From emulsions to solid antibody particles
In the new study, the researchers took a different route that avoids centrifugation and is designed with large-scale production in mind.
They started by creating an emulsion, a mixture of two liquids that do not blend, similar to oil and vinegar. In this case, tiny droplets of a watery antibody solution are suspended in an organic solvent called pentanol.
Inside each droplet, the team added a small amount of polyethylene glycol, or PEG, a polymer commonly used in medicines and consumer products. PEG helps stabilize the antibodies as the droplets are dehydrated.
By carefully removing water from the droplets, the researchers were able to leave behind solid particles made almost entirely of antibody, with a concentration of about 360 milligrams per milliliter — higher than what is needed for most injectable formulations.
Once the solid particles formed, the surrounding pentanol was removed and replaced with an aqueous solution similar to the fluids currently used for IV antibody infusions: water with dissolved salts and a small amount of stabilizing polymer. The end result is a suspension of antibody-rich particles in a liquid that can still flow through a needle.
Crucially, the assembly process can be done rapidly using microfluidic devices — systems that precisely control tiny streams of fluid — and does not require centrifugation. That makes it more compatible with industrial emulsification equipment and good manufacturing practice (GMP) standards.
“Our first approach was a bit brute force, and when we were developing this new approach, we said to it’s got to be simple if it’s going to be better and scalable,” Doyle added.
Engineered to be injectable
To be useful in the clinic, the new formulations must not only be concentrated but also easy to inject.
The MIT team showed they could tune the size of the particles, from about 60 to 200 microns in diameter, by adjusting the flow rates in their microfluidic setup. For injectability tests, they focused on particles around 100 microns across.
Using a mechanical force tester, they measured how much force it took to push a syringe plunger filled with the particle suspension. The required force was under 20 newtons — well below what is generally considered acceptable for subcutaneous injections.

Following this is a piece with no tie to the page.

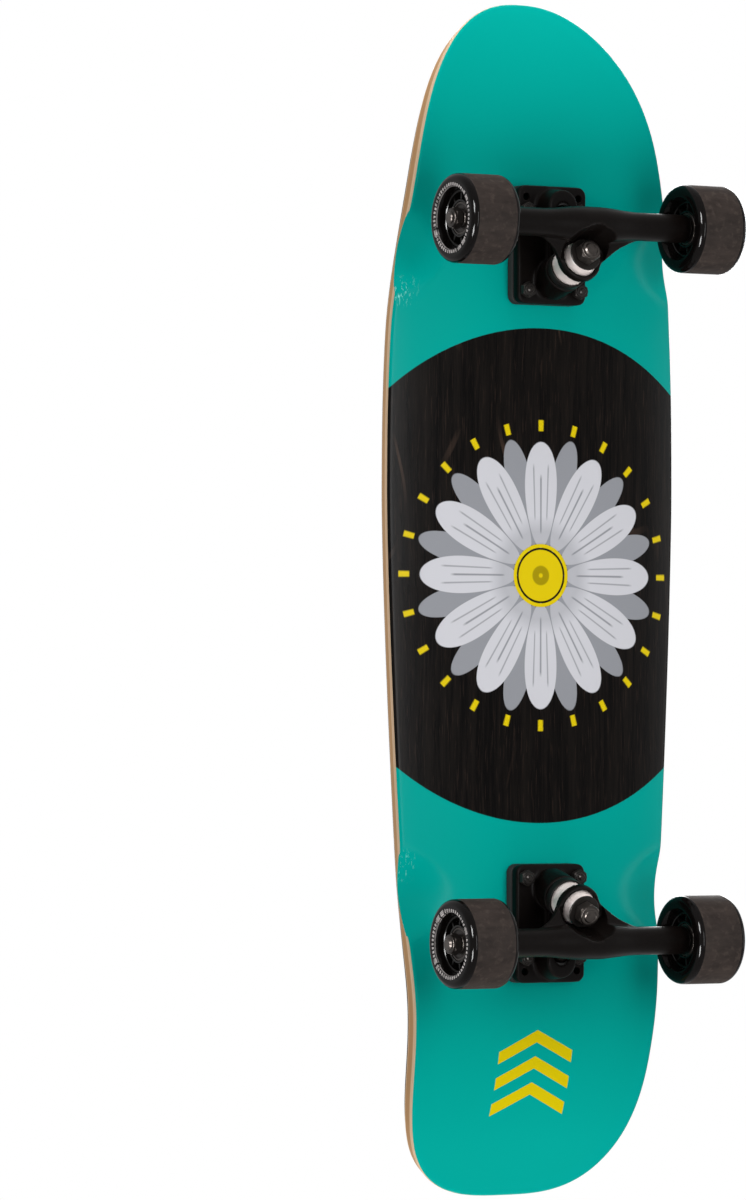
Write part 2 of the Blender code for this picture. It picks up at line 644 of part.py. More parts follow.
def make_truck(end, axle_x, heading, materials):
    paint, steel, black, urethane, rubber, tread, plastic, shield = materials
    around = 0 if heading > 0 else math.pi
    truck = add_empty(f"{end}_truck", (axle_x, 0, 0), (0, 0, around))
    steering = add_empty(f"{end}_steering", (PIVOT[0], 0, PIVOT[1]), parent=truck)
    foot = (KINGPIN_FOOT[0], 0, KINGPIN_FOOT[1])
    kingpin_place = {"parent": truck, "at": foot, "turn": (0, -KINGPIN_TILT, 0)}
    lean = math.pi / 2 - steer_angle()
    pivot_place = {"parent": truck, "at": (PIVOT[0], 0, PIVOT[1]), "turn": (0, lean, 0)}

    riser_name = f"{end}_riser_pad"
    riser_mesh = plate_block(riser_name, RISER_TOP - RISER_THICKNESS, RISER_TOP)
    riser = add_object(riser_name, riser_mesh, rubber, truck)
    boolean(riser, "DIFFERENCE", *pattern_drills(f"{end}_riser_drill", truck))
    make_baseplate(end, truck, kingpin_place, pivot_place, paint)
    make_kingpin_stack(end, kingpin_place, steel, black, urethane)
    cup = [(0, CUP_TOP), (CUP_RADIUS - 1.7 * MM, CUP_TOP), (CUP_RADIUS, CUP_TOP - 1.5 * MM)]
    cup += [(CUP_RADIUS, CUP_LOW), (CUP_BORE + 0.5 * MM, CUP_LOW), (CUP_BORE, CUP_LOW / 2)]
    cup += [(CUP_BORE * math.cos(a), CUP_BORE * math.sin(a)) for a in map(math.radians, (0, 25, 50, 72))]
    cup.append((0, CUP_BORE))
    turned(f"{end}_pivot_cup", cup, 16, False, material=rubber, **pivot_place)
    make_hanger(end, truck, kingpin_place, steering, paint)

    axle_spot = Vector((-PIVOT[0], 0, AXLE_Z - PIVOT[1]))
    across = (math.radians(90), 0, 0)
    axle_mesh = cylinder_mesh(f"{end}_axle", AXLE_RADIUS, -AXLE_HALF, AXLE_HALF, 16)
    add_object(f"{end}_axle", axle_mesh, steel, steering, axle_spot, across)
    for hand, side in (("left", heading), ("right", -heading)):
        turn = (math.radians(-90 * side), 0, 0)
        nut = {"material": steel, "parent": steering, "at": axle_spot, "turn": turn}
        nut_name = f"{end}_{hand}_axle_nut"
        hex_nut(nut_name, AXLE_NUT_CORNER, AXLE_NUT_HEIGHT, BORE_RADIUS, AXLE_NUT_START, **nut)
        centre = axle_spot + Vector((0, side * WHEEL_Y, 0))
        make_wheel(f"{end}_{hand}", centre, steering, tread, plastic, shield)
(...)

“That is less than half of the maximum acceptable force that people usually try to aim for, so it’s very injectable,” added Zheng.
With a standard 2-milliliter syringe, the researchers calculated that more than 700 milligrams of antibody could be delivered in a single shot. That dose range is enough for many existing antibody therapies.
The team also found that their formulations remained stable for at least four months when stored in a refrigerator, an important consideration for real-world use in clinics and pharmacies.
What comes next
So far, the work has focused on the physical formulation and injectability of the antibody particles, not on testing how well they work in the body. The researchers’ next steps include evaluating the therapeutic performance and safety of these formulations in animal models.
They are also working on scaling up the manufacturing process beyond the lab bench, using larger emulsification systems that could produce enough material for extensive testing and, eventually, human trials if the approach proves promising.
If successful, this technology could help shift many antibody treatments from hospital infusion centers to outpatient clinics, doctors’ offices or even at-home care, similar to how insulin and some biologic drugs are already given.
That shift would not only save time for patients and caregivers but could also reduce costs and ease pressure on health systems, especially as demand for antibody therapies continues to grow.